Today, Trailblazer serves 71 members, and there’s an 83-person waitlist. Six years ago, they launched Jr. Trailblazer Academy for youths ages 14 to 22, and now, there’s a 30,000-square-foot campus underway. John’s donating the architectural services, and he’s signed up to lead the capital campaign. With his firm, John has also worked on NCEF’s headquarters, The Shelter for Abused Women & Children homes and the new Baker Senior Center building.

For the Cooneys, giving has always been important.
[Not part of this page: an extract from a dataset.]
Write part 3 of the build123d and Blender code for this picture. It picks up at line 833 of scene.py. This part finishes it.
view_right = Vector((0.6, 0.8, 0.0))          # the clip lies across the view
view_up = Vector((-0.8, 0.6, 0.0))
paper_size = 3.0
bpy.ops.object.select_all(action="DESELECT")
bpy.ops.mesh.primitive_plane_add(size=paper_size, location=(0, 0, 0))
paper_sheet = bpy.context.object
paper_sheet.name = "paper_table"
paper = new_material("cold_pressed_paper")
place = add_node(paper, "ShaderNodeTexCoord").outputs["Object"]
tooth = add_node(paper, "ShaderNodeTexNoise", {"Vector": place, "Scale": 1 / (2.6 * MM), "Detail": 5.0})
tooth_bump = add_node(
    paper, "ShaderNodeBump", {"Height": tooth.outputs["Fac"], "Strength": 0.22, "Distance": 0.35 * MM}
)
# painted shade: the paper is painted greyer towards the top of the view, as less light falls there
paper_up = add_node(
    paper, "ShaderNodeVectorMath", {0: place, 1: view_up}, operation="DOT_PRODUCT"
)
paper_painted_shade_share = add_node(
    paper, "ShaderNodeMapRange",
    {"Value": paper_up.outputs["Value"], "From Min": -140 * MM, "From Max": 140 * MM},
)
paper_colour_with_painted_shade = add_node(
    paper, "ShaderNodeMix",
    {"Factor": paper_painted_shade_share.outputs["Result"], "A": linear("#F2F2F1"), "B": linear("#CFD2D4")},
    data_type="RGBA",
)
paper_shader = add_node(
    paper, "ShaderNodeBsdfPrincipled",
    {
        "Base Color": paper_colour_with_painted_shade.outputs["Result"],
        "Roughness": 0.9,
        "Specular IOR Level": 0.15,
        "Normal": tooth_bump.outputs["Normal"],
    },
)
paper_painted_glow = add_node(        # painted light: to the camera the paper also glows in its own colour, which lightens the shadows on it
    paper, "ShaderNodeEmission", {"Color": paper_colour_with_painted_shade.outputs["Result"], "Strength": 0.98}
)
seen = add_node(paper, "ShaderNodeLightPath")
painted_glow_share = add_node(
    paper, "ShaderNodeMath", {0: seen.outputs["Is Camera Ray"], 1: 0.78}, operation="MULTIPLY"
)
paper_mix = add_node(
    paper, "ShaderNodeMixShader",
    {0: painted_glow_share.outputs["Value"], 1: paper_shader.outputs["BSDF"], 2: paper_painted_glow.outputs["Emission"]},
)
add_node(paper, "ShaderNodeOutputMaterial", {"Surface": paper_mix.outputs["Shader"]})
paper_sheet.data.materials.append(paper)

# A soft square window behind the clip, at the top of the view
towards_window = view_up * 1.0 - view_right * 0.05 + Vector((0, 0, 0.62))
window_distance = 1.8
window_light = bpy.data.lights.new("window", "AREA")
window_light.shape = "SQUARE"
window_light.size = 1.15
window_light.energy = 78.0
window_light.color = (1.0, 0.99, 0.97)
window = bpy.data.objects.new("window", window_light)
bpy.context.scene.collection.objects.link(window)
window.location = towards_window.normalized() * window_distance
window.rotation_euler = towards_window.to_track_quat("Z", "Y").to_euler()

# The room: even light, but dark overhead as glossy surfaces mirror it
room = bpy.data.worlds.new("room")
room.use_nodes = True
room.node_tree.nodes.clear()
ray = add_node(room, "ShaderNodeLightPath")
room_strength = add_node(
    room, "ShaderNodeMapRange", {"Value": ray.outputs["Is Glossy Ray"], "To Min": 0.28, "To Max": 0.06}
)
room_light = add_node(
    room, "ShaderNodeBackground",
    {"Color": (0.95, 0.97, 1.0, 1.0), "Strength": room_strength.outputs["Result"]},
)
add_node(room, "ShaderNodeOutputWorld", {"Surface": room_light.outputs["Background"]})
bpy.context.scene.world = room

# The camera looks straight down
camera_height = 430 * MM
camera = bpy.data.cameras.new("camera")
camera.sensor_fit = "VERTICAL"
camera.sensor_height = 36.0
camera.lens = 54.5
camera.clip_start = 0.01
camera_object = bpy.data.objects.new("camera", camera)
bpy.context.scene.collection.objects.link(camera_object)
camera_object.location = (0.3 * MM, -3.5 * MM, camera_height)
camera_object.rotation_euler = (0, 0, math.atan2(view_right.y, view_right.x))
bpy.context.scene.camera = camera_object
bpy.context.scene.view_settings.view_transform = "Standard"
The scope of their charity has changed over the years, but the mission remains the same—give where, when and how you can. “From the early stages when building the business and  our family, we didn’t have a lot of money to donate, but we always gave time,” John says. “Now, we’re blessed to be able to do both.” 


Megan Rose
Megan wears a skirt by PINKO, Karen Millen shirt, Jimmy Choo shoes and Jennifer Behr earrings. (Photo by Omar Cruz / Styled by Anna Ruiz)

Megan Rose

A conversation with Megan Rose will jump from Silicone Valley start-ups to Ritz-Carlton hospitality to Teddy Roosevelt. The President’s famed “Man in the Arena” speech hangs prominently in her home office: “It is not the critic who counts … The credit belongs to the man who is actually in the arena, whose face is marred by dust and sweat and blood … who spends himself in a worthy cause,” the poster reads. 
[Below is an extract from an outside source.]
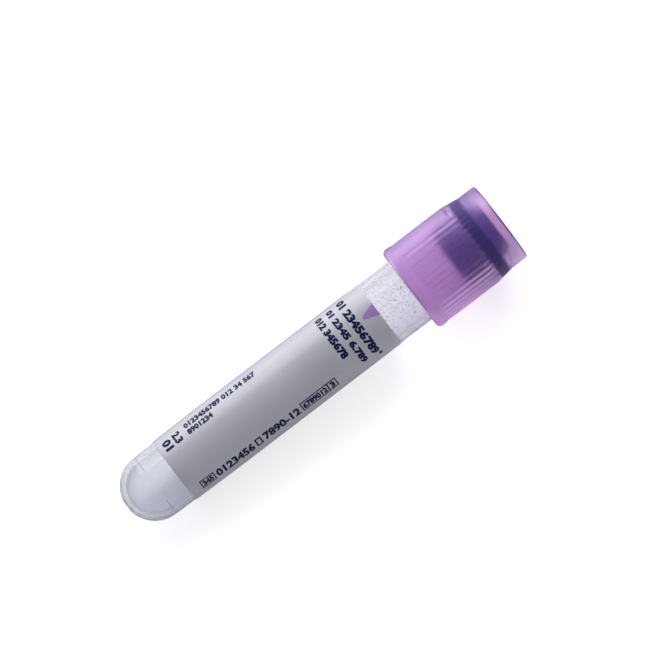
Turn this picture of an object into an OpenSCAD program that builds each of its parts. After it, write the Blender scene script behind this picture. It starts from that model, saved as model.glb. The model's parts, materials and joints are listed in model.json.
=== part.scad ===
// Evacuated blood collection tube with its label and two-piece safety closure, lying at rest.
//
// Every piece is drawn upright about the Z axis, with the tube's closed tip at height 0 and
// its rim at tube_length, and at_rest() then lays all of them down together. The tube lies
// along X on its rounded end and the lower edge of its closure, with the closure towards +X.
// Sizes are in millimetres and angles in degrees.

/* [Tube] */
// Length from the closed tip to the rim
tube_length = 75; // [65:0.5:100]
// Outside diameter of the straight body
body_od = 12.4; // [10.3:0.1:16]
// How much narrower the rounded end is than the body, on the radius
end_taper = 0.15; // [0.05:0.01:0.3]
// Height at which the body reaches its full diameter
body_from = 20; // [12:0.5:26]
// How much wider the rim is than the body, on the radius
rim_flare = 0.05; // [0.01:0.01:0.2]
// Length below the rim over which the body widens to it
flare_length = 15; // [5:0.5:20]
// Wall thickness
tube_wall = 1; // [0.7:0.05:1.2]
// Length of straight bore left below the plug
seat_margin = 2.7; // [0.5:0.1:6]
// Chamfer on the bore's mouth
mouth_chamfer = 0.25; // [0.1:0.05:0.4]
// Diameter of the shallow dimple at the closed tip, where the plastic was let in
dimple_od = 2.3; // [1.5:0.1:3.5]
// Depth of that dimple
dimple_depth = 0.3; // [0.15:0.05:0.5]
// Diameter of the sprue stub left in the dimple
stub_od = 0.8; // [0.4:0.1:1.2]

/* [Label] */
// Height of the label's lower edge
label_from = 10.3; // [8.5:0.1:19]
// Gap between the label's upper edge and the foot of the shield
label_gap = 6.6; // [1:0.1:12]
// Thickness of the label
label_thickness = 0.1; // [0.05:0.01:0.2]
// Thickness of its glue
label_glue = 0.02; // [0.01:0.01:0.05]
// Angle that the label wraps, which leaves a clear window for the rest
label_wrap = 315; // [240:1:345]
// Direction of the label's first edge, turned from straight down towards the back
label_turn = 112; // [0:1:359]

/* [Stopper] */
// How far the plug reaches into the tube
plug_depth = 5.3; // [4:0.1:7]
// Radial clearance between the plug and the bore
plug_clearance = 0.05; // [0.03:0.01:0.1]
// Round on the plug's lower edge
plug_round = 0.6; // [0.3:0.1:0.9]
// Diameter of the hollow under the plug
hollow_od = 6; // [4:0.1:7.5]
// Depth of that hollow
hollow_depth = 3.6; // [2:0.1:5]
// How far the flange stands out past the rim
flange_overhang = 0.45; // [0.35:0.05:0.8]
// Thickness of the flange that sits on the rim
flange_thickness = 2.2; // [1.2:0.1:3]
// Height of the cone above the flange
cone_height = 2.3; // [1.5:0.1:3.5]
// How much narrower the cone's top is than its foot, on the radius
cone_taper = 0.65; // [0.3:0.05:0.9]
// Depth of the dish in the stopper's top
dish_depth = 0.9; // [0.3:0.1:1.5]

/* [Shield] */
// Depth of the skirt below the rim
skirt_depth = 13.7; // [10:0.1:16]
// Wall thickness of the skirt, ribs included
skirt_wall = 1.55; // [1.1:0.05:2]
// Radial clearance between the skirt and the rim
skirt_clearance = 0.4; // [0.3:0.05:0.6]
// Height of the smooth band round the skirt's foot
band_height = 2.4; // [1.5:0.1:4]
// Round on the skirt's outer lower edge
foot_round = 0.9; // [0.4:0.1:1]
// Chamfer on its inner lower edge, which leads it over the rim
foot_chamfer = 0.25; // [0.1:0.05:0.4]
// Height of the ribs
rib_height = 0.22; // [0.1:0.01:0.3]
// Radius of a rib's rounded top
rib_round = 0.45; // [0.35:0.05:0.55]
// Angle from one rib to the next
rib_pitch = 8; // [7:0.5:9]
// Number of ribs in each of the two opposite groups
rib_count = 16; // [8:1:18]
// Direction of the smooth panel between the groups, turned as the label is
panel_turn = 135.5; // [0:0.5:359]
// Height of the straight collar at the top
collar_height = 3.3; // [2.5:0.1:4.5]
// Height of the shoulder that narrows the skirt to the collar
shoulder_height = 3.3; // [2:0.1:5]
// How much the collar is narrower than the skirt, on the radius
collar_step = 0.6; // [0.4:0.05:0.8]
// Round on the collar's top edge
top_round = 0.5; // [0.2:0.1:0.8]
// Thickness of the lip over the stopper
lip_thickness = 1.5; // [1:0.1:2.5]
// Diameter of the needle's opening in the lip
port_od = 8.4; // [6:0.1:9]
// Round on the opening's edge
port_round = 0.2; // [0.1:0.05:0.4]
// Radial clearance between the holding bead and the rim
bead_clearance = 0.17; // [0.12:0.01:0.25]
// Height of the bead that holds the stopper in
bead_height = 1; // [0.6:0.1:1.5]
// Clearance round the stopper inside the shield
pocket_clearance = 0.1; // [0.05:0.01:0.15]

/* [Hidden] */
$fn = 96;
overshoot = 0.01;

body_r = body_od / 2;
end_r = body_r - end_taper;
rim_r = body_r + rim_flare;
bore_r = rim_r - tube_wall;
well_r = end_r - tube_wall;
port_r = port_od / 2;

rim_z = tube_length;
flare_z = rim_z - flare_length;
foot_z = rim_z - plug_depth;
seat_z = foot_z - seat_margin;
flange_r = rim_r + flange_overhang;
flange_z = rim_z + flange_thickness;
cone_z = flange_z + cone_height;
cone_r = rim_r - cone_taper;
plug_r = bore_r - plug_clearance;
hollow_r = hollow_od / 2;
hollow_z = foot_z + hollow_depth;

skirt_z = rim_z - skirt_depth;
label_to = skirt_z - label_gap;
top_z = cone_z + lip_thickness;
collar_z = top_z - collar_height;
shoulder_z = collar_z - shoulder_height;
bore_skirt_r = rim_r + skirt_clearance;
band_r = bore_skirt_r + skirt_wall;
root_r = band_r - rib_height;
collar_r = band_r - collar_step;
bead_r = rim_r + bead_clearance;
pocket_r = flange_r + pocket_clearance;

// The tube touches the floor under the centre of its rounded end, and the closure under the
// centre of its foot's round. The tilt puts both at the floor: along * sin + across * cos is
// then the difference of their radii.
along = skirt_z + foot_round - end_r;
across = band_r - foot_round;
tilt = atan2(across, along) - asin((end_r - foot_round) / norm([along, across]));
tip_lift = end_r * (1 - sin(tilt));

// The two ends of the whole, along X, measured from the closed tip
dimple_r = dimple_od / 2;
dimple_z = end_r - sqrt(end_r * end_r - dimple_r * dimple_r);
low_x = dimple_z * cos(tilt) - dimple_r * sin(tilt);
high_x = (top_z - top_round) * cos(tilt) + (collar_r - top_round) * sin(tilt) + top_round;

// The stopper's top is dished as a shallow part of a sphere, as wide as the port
dish_r = (port_r * port_r + dish_depth * dish_depth) / (2 * dish_depth);
dish_z = cone_z - dish_depth + dish_r;
dish_angle = asin(port_r / dish_r);

// Lays the upright pieces down at rest, centred over the origin
module at_rest()
    translate([-(low_x + high_x) / 2, 0, tip_lift])
        rotate([0, 90 - tilt, 0])
            children();

// Points of an arc, from one angle to another
function arc(centre, radius, from, to, steps = 6) =
    [for (i = [0:steps])
        let (angle = from + (to - from) * i / steps)
            centre + radius * [cos(angle), sin(angle)]];

// Radius of the body's outside at a height
function body_radius(z) =
    z < body_from ? end_r + end_taper * (z - end_r) / (body_from - end_r)
    : z < flare_z ? body_r
    : body_r + rim_flare * (z - flare_z) / flare_length;

// Moulded plastic tube, closed by a round end
module tube_outside() {
    translate([0, 0, end_r])
        sphere(end_r);
    translate([0, 0, end_r])
        cylinder(h = body_from - end_r, r1 = end_r, r2 = body_r);
    translate([0, 0, body_from])
        cylinder(h = flare_z - body_from, r = body_r);
    translate([0, 0, flare_z])
        cylinder(h = flare_length, r1 = body_r, r2 = rim_r);
}

module tube_inside() {
    translate([0, 0, end_r])
        sphere(well_r);
    translate([0, 0, end_r])
        cylinder(h = seat_z - end_r, r1 = well_r, r2 = bore_r);
    translate([0, 0, seat_z])
        cylinder(h = rim_z - seat_z + overshoot, r = bore_r);
    translate([0, 0, rim_z - mouth_chamfer])
        cylinder(h = 2 * mouth_chamfer, r1 = bore_r, r2 = bore_r + 2 * mouth_chamfer);
}

module tube() {
    color([0.84, 0.85, 0.9, 0.5])
        at_rest() {
            difference() {
                tube_outside();
                tube_inside();
                cylinder(h = 2 * dimple_depth, r = dimple_r, center = true);
            }
            translate([0, 0, dimple_z])
                cylinder(h = dimple_depth, d = stub_od);
        }
}

// Glued paper label, a curved strip that stops short of meeting itself
module label() {
    near = label_glue;
    far = label_glue + label_thickness;
    color([0.93, 0.93, 0.95])
        at_rest()
            rotate([0, 0, label_turn])
                rotate_extrude(angle = label_wrap)
                    polygon([
                        [body_radius(label_from) + near, label_from],
                        [body_radius(label_from) + far, label_from],
                        [body_radius(body_from) + far, body_from],
                        [body_radius(label_to) + far, label_to],
                        [body_radius(label_to) + near, label_to],
                        [body_radius(body_from) + near, body_from]
                    ]);
}

// Rubber stopper: a hollow plug, a flange that seals on the rim, and a dished cone above it
module stopper() {
    color([0.16, 0.17, 0.33])
        at_rest()
            rotate_extrude()
                polygon(concat(
                    [[0, hollow_z], [hollow_r - plug_round, hollow_z]],
                    [[hollow_r, hollow_z - plug_round], [hollow_r, foot_z]],
                    arc([plug_r - plug_round, foot_z + plug_round], plug_round, -90, 0),
                    [[plug_r, rim_z], [flange_r, rim_z], [flange_r, flange_z]],
                    [[rim_r, flange_z], [cone_r, cone_z], [port_r, cone_z]],
                    arc([0, dish_z], dish_r, 270 + dish_angle, 270)
                ));
}

// One group of ribs, centred on the X axis, each a long thin rod sunk in the skirt
module rib_group()
    for (i = [0:rib_count - 1])
        rotate([0, 0, (i - (rib_count - 1) / 2) * rib_pitch])
            translate([band_r - rib_round, 0, skirt_z + band_height - overshoot])
                cylinder(h = collar_z - skirt_z - band_height + overshoot, r = rib_round, $fn = 24);

// Plastic shield: a skirt with ribs, a shoulder, and a collar whose lip holds the stopper
module shield() {
    bead_z = rim_z - pocket_clearance;
    color([0.72, 0.55, 0.82, 0.8])
        at_rest() {
            rotate_extrude()
                polygon(concat(
                    [[bore_skirt_r, skirt_z + foot_chamfer], [bore_skirt_r + foot_chamfer, skirt_z]],
                    arc([band_r - foot_round, skirt_z + foot_round], foot_round, -90, 0),
                    [[band_r, skirt_z + band_height - rib_height], [root_r, skirt_z + band_height]],
                    [[root_r, shoulder_z], [collar_r, collar_z]],
                    arc([collar_r - top_round, top_z - top_round], top_round, 0, 90),
                    arc([port_r + port_round, top_z - port_round], port_round, 90, 180, 3),
                    [[port_r, cone_z], [cone_r + pocket_clearance, cone_z]],
                    [[rim_r + pocket_clearance, flange_z], [pocket_r, flange_z]],
                    [[pocket_r, bead_z], [bead_r, bead_z], [bead_r, bead_z - bead_height / 2]],
                    [[bore_skirt_r, bead_z - bead_height]]
                ));
            intersection() {
                for (side = [90, 270])
                    rotate([0, 0, panel_turn + side])
                        rib_group();
                rotate_extrude()
                    polygon([
                        [root_r - rib_height, skirt_z],
                        [band_r + overshoot, skirt_z],
                        [band_r + overshoot, shoulder_z],
                        [collar_r, collar_z],
                        [collar_r - rib_height, collar_z]
                    ]);
            }
        }
}

tube();
label();
stopper();
shield();
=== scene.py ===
import json
import math

import bmesh
import bpy
import numpy as np
from mathutils import Matrix, Vector


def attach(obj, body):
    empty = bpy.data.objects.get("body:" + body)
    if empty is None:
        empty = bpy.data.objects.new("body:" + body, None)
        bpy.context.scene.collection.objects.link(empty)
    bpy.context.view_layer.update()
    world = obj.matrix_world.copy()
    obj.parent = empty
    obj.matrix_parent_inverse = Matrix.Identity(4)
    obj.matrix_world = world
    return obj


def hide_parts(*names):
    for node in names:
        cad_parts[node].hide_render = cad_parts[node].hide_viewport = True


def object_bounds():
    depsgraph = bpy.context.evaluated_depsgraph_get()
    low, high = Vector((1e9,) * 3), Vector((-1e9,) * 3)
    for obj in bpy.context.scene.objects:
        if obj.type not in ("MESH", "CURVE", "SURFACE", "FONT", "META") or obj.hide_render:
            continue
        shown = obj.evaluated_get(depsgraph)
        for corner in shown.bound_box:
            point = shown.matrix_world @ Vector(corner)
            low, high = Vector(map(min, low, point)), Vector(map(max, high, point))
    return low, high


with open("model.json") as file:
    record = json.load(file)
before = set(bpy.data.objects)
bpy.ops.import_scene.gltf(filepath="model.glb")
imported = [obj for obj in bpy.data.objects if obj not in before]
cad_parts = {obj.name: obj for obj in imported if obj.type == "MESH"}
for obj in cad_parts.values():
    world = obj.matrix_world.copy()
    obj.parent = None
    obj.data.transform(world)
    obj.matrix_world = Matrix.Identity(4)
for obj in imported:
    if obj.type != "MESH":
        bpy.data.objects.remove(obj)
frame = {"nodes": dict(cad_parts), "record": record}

cad_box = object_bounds()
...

Megan founded Better Together, the nonprofit that works to keep families united and kids out of the foster system, in Southwest Florida in 2015. She reflects on the President’s speech often. When she’s expanding Better Together from its current presence in 20 Florida counties to the entire state and then nationally. When doubters laughed as she proposed shifting people’s idea around volunteering from giving a few hours here and there to committing themselves for months or a year. Her tenets for Better Together are deceptively simple. One: People want to help each other. Two: Churches and volunteers are powerful but untapped forces. She combined these ideas to create the organization that asks everyday individuals like you and me to open our doors to children of families in acute times of need. “We’ve had college students and young unmarried people take kids in short term,” she says. Churches serve as hubs in new markets, and help with resources like hosting job fairs. Those who can’t host a child can help with Better Together’s many initiatives, like Better Jobs, which offers job fairs and coaching, and Be the Light, which started after Hurricane Ian to distribute solar-powered lights in hard-hit neighborhoods. “Philanthropy is shifting—people don’t want to just give, they want to immerse themselves in meaningful work. And, in Southwest Florida, there are so many helpers,” she says.

Megan looks to fast-scaling Silicone Valley groups like PayPal for lessons on being nimble. “I’ve often felt like an imposter because I’m doing things differently than other nonprofits,” she says. Her numbers prove otherwise—7,132 children served (most with no state intervention), more than 5,000 volunteers recruited. She appreciates Southwest Florida’s hive mind, with the wealth of business execs that retire to the area. “I’ve benefitted so much from people here offering their perspective, skills, advice, lessons learned,” she says.

And, giving extends from Megan in every form—hands-on through the nonprofit and the children she takes in, through advocacy, and financially through the groups she and her husband, Mason, support, like Fort Myers’ Community Cooperative, Fostering Success, and Gulfshore Playhouse. “Sometimes there’s a scarcity mindset,” she says. “But, I don’t think generosity is a fixed pie—and people are so generous here.”